Simon: "Well, you're a thief and a glutton."
Simon: "One day I'm going to be an archaeotologist."
Jeff: "You mean archaeologist?"
Simon: "Whatever. Whatever it's called, I'm going to be it."
Simon: "Oh no! Pain in the neck has struck me again!"
Simon: "Can we go on a walkabout until Uncle Ryan gets here?"
Me: "He's not coming until Dad gets off work. That'd be a really looonnng walkabout."
Simon: "That's okay, 'cause it's extracise. You said you need it, after all."
Simon: "Let's take a stroll to the store. Shall we?"
Wednesday, July 24, 2013
The Dark and Hot Sinister
Simon went to a friends' birthday party, where he- gasp!- went down and inflatable water slide! He loved it! Huzzah for trying new things!
Simon asked if his name is written in the Lambs' Book of Life. My prayer is that it will be one day.
This morning Simon came bounding into my room, turned on the (very bright) light, and shouted, "Mom, guess what? You're science fiction!"
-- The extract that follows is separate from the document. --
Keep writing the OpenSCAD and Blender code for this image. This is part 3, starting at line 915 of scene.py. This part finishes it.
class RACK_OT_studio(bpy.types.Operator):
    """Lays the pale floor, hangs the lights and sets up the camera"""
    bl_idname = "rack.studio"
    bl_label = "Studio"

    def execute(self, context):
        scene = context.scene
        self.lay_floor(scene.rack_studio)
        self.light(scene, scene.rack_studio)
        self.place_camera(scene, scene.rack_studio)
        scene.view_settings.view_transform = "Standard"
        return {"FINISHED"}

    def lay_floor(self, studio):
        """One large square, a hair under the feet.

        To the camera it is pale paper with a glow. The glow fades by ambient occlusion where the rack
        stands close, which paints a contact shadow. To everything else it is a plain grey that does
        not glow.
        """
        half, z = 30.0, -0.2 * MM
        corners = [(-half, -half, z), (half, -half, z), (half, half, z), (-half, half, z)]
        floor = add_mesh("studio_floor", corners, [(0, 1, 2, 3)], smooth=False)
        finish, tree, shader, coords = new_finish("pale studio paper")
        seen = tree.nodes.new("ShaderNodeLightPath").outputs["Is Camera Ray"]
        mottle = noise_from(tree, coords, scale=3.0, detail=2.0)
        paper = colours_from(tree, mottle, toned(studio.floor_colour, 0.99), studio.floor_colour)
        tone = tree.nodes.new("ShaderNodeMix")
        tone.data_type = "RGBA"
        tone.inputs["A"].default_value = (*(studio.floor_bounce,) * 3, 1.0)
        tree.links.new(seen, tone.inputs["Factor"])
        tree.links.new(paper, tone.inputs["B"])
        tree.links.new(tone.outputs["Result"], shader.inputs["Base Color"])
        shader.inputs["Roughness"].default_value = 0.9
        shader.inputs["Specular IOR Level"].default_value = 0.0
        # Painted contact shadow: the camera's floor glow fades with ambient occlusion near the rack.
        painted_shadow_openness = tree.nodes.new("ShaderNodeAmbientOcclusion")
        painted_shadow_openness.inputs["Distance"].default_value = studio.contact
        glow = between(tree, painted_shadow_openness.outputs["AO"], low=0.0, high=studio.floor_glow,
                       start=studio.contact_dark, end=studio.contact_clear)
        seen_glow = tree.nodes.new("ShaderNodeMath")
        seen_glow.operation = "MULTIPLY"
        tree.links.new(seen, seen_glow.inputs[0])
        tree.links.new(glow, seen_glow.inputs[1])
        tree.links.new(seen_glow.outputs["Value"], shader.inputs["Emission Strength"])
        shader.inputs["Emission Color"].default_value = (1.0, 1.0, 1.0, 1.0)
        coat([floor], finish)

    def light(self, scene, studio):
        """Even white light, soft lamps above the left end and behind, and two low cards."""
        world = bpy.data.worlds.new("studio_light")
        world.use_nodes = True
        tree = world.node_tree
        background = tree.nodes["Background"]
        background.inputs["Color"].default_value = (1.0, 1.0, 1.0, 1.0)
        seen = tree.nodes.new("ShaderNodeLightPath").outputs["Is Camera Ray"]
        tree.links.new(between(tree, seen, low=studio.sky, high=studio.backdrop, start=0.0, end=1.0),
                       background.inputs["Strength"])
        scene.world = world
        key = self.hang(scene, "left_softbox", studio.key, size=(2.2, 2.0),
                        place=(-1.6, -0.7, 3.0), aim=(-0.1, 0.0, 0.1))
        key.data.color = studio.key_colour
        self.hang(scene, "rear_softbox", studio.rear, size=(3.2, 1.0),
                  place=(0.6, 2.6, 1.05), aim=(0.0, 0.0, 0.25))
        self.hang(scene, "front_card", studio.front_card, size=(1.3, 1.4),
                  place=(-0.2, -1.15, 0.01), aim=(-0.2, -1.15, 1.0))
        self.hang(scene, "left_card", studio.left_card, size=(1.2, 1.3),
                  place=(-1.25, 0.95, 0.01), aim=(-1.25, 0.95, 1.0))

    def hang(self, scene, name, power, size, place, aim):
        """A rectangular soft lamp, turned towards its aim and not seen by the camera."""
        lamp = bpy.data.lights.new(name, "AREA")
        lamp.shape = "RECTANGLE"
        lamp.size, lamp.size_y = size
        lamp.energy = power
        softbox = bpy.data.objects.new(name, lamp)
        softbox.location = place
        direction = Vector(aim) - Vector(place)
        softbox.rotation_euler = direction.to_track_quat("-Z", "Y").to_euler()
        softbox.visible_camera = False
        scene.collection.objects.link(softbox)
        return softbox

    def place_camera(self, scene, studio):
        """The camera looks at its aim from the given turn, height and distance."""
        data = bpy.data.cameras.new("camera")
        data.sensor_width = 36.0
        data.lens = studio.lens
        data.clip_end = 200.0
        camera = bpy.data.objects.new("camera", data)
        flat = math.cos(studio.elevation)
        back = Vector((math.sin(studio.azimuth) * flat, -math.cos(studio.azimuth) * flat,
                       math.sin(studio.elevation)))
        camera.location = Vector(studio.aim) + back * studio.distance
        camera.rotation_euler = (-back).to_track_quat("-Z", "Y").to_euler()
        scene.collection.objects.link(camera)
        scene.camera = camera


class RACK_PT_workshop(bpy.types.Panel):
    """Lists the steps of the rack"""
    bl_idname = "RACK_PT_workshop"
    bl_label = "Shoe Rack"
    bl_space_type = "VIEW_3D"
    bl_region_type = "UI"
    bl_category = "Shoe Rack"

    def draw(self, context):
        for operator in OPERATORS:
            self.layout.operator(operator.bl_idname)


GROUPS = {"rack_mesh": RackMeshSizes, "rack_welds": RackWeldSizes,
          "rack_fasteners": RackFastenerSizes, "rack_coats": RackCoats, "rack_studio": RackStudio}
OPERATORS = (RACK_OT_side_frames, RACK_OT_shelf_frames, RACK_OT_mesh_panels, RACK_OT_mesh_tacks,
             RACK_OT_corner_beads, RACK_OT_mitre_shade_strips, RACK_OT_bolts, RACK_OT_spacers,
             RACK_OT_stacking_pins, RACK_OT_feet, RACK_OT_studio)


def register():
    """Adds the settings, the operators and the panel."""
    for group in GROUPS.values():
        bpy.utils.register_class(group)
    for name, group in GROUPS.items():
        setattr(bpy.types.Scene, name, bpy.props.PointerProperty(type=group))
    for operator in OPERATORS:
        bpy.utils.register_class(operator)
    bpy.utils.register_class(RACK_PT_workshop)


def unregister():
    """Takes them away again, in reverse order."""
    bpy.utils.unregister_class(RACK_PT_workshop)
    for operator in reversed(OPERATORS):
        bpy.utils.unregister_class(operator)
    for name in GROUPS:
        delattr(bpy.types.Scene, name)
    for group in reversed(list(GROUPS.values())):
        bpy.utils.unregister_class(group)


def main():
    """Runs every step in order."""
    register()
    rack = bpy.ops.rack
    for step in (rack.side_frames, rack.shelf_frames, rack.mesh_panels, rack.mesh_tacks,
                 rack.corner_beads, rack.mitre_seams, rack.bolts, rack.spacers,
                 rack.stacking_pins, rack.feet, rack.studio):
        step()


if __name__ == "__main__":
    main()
Simon is not allowed to leave his room and wake us up in the morning until the light on his traffic light clock turns green. This morning we knew he was about to come get us up because he started humming the Imperial March from Star Wars as he opened his bedroom door. I love starting the day with a laugh.
Simon drew a kite. He then wrote his name and phone number on it, "in case it gets in the neighbor's house".
Simon: "How do you say"spaghetti" in Japanese? I think it's "pastaroni"."
Simon says vanilla extract smells like chocolate.
Simon: "Are babies born bald?"
Me: "Sometimes. "
Simon: "Do they grow hair when they're ready to become human?"
Simon has the worst opinions about babies!
Simon: "My theme is: I'm the Dark and Hot Sinister because I brushed my hair in the dark with hot water."